C’è ancora spazio per un polo italiano del lusso? Renzo Rosso ha un’altra idea e nel 2024 quoterà OTB
C’è chi dice di no ma nei fatti ci prova. È il caso di Remo Ruffini di Moncler, a lungo corteggiato da Kering, che l’anno scorso ha accolto nella sua scuderia Stone Island, il brand di un figlio d’arte, Carlo Rivetti, erede di una delle grandi famiglie del ‘900 alla guida del Gft, ma ha negato l’ambizione di far da pivot di un italiano. Ma molto attivo è anche Renzo Rosso di Diesel, che pure non disdegna lo shopping internazionale ma che pensa a un network diffuso di eccellenze anziché a un polo nazionale della moda e che nel 2024 quoterà la sua holding OTB. In tutti i casi, comunque, la successione sembra in mani sicure.

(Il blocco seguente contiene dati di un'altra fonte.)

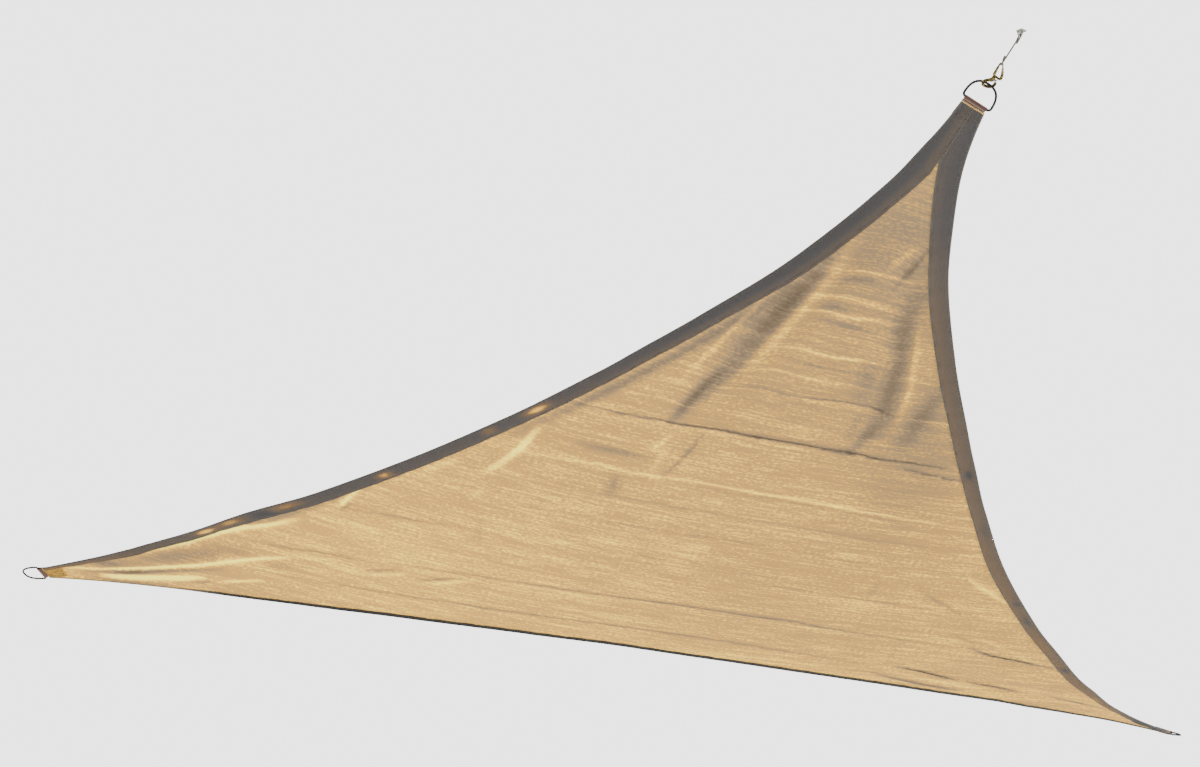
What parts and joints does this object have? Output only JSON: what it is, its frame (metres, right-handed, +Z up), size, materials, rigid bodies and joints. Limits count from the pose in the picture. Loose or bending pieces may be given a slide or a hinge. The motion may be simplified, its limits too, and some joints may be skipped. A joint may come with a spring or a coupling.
{
  "type": "triangular shade sail with snap hook, hanging line and fixing plate",
  "caption": "Triangular knitted shade sail with bowed hemmed edges, webbing and D-rings at its corners, hung at one corner by a snap hook and line from a small plate.",
  "frame": {"origin": "middle of the upper face of the fixing plate that holds the top corner's line", "axes": "+Z up, out of the fixing plate; the sail hangs away towards +Y and falls towards -Z; +X to the viewer's right in the usual view"},
  "size_m": [3.6772, 3.6247, 0.9806],
  "materials": {
    "shade_cloth": "knitted polyethylene, matt, lets light through",
    "webbing": "woven polyester webbing, dark brown",
    "ring_steel": "black coated steel, satin",
    "snap_brass": "pale brass plated, polished",
    "line": "twisted grey line, matt",
    "plate_steel": "grey zinc plate, satin"
  },
  "bodies": {
    "root": {"sail_cloth": "shade_cloth", "webbing_top": "webbing", "webbing_right": "webbing", "webbing_left": "webbing", "ring_top": "ring_steel", "ring_right": "ring_steel", "ring_left": "ring_steel", "snap_hook": "snap_brass", "snap_gate": "snap_brass", "snap_eye": "snap_brass", "hanging_line": "line", "fixing_plate": "plate_steel"}
  },
  "joints": []
}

Al di là dell’attenzione dei grandi gruppi del settore, per ora non sembra esserci un grande spazio per investitori finanziari. Certo, il boom della liquidità favorisce le attenzioni per il settore, ma non sono molti i gruppi già strutturati, pronti per essere inseriti sui mercati senza un grande lavoro preliminare. Merita al proposito seguire l’esperienza del gruppo Florence, la creatura di un cavallo di razza del settore, cioè Francesco Trapani (ex Bulgari) che ha già radunato, assieme al Fondo Italiano di Investimenti, decine di terzisti del fashion con l’obiettivo di dar vita ad un polo originale.
Per il resto, tra i Big il più chiacchierato in vista di una possibile cessione resta Salvatore Ferragamo, forte di una solida clientela cinese. Ma è difficile che si arrivi ad un deal prima del pieno recupero del giro d’affari in Oriente. Non è da escludere, semmai, un ritorno di interesse da parte dei finanzieri del Golfo, a partire dal qatarino gruppo Mayhoola, proprietario di Valentino.
Prima, però, Piazza Affari spera in uno sbarco di successo di Prada, che faccia da calamita per un rilancio dell’appeal della Borsa per i grandi delle sfilate in vista di una stagione di M&A. E, magari nel ritorno di EssilorLuxottica, che brilla in quel di Parigi. Leonardo Del Vecchio aveva promesso la doppia quotazione. Piazza Affari ci spera.